LAWG Rejects Proposed Flores Settlement Changes Harming Children, Urges Congress to Do the Same

September 11, 2018

Washington, D.C.—The Department of Homeland Security and Department of Health and Human Services announced last week proposed changes to the long-standing Flores Settlement that would further harm immigrant children. The new regulations would remove safeguards for children established by the 1997 agreement that limited detention of children to 20 days and dictated minimum standards to protect them.

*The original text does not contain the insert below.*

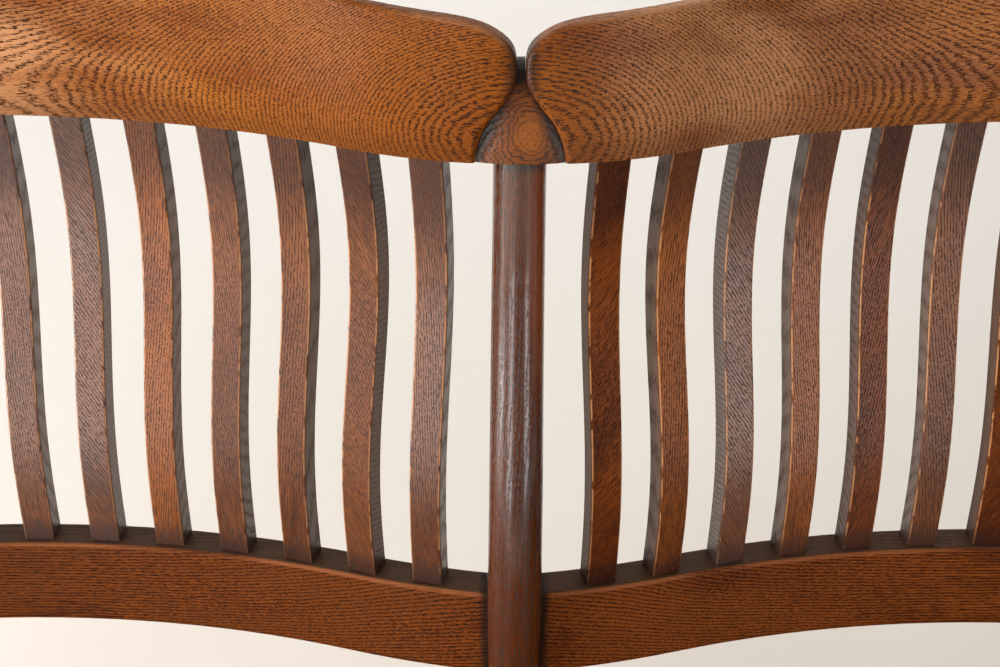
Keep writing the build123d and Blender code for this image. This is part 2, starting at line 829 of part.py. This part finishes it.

We reject this policy change as yet another effort to inhumanely target immigrants and asylum seekers by restricting their access to protection. Detention facilities do not adequately address the mental and physical needs of children, as proven most recently by during the continuing family separation crisis. These proposed measures further punish children and families for seeking protection offered to them under U.S. and international law.

This is the latest political move by the administration to continue targeting vulnerable families and children who come to our borders, many fleeing violence and corruption, from Central America. Locking up children indefinitely is simply immoral. It is also expensive. Like family separation and all of the anti-immigrant attacks by this administration, it is not a solution that represents our values or that will make us any safer,” states Daniella Burgi-Palomino, LAWG’s Senior Associate for Mexico, Migrant Rights and Border Issues.

As such, we urge Congress to reject spending increases for the expansion of detention facilities and any bills that would uphold this proposed policy change. We also demand that the administration respect the rights of immigrants and asylum seekers and reverse course on this policy change and all other attempts to discriminate against these vulnerable populations.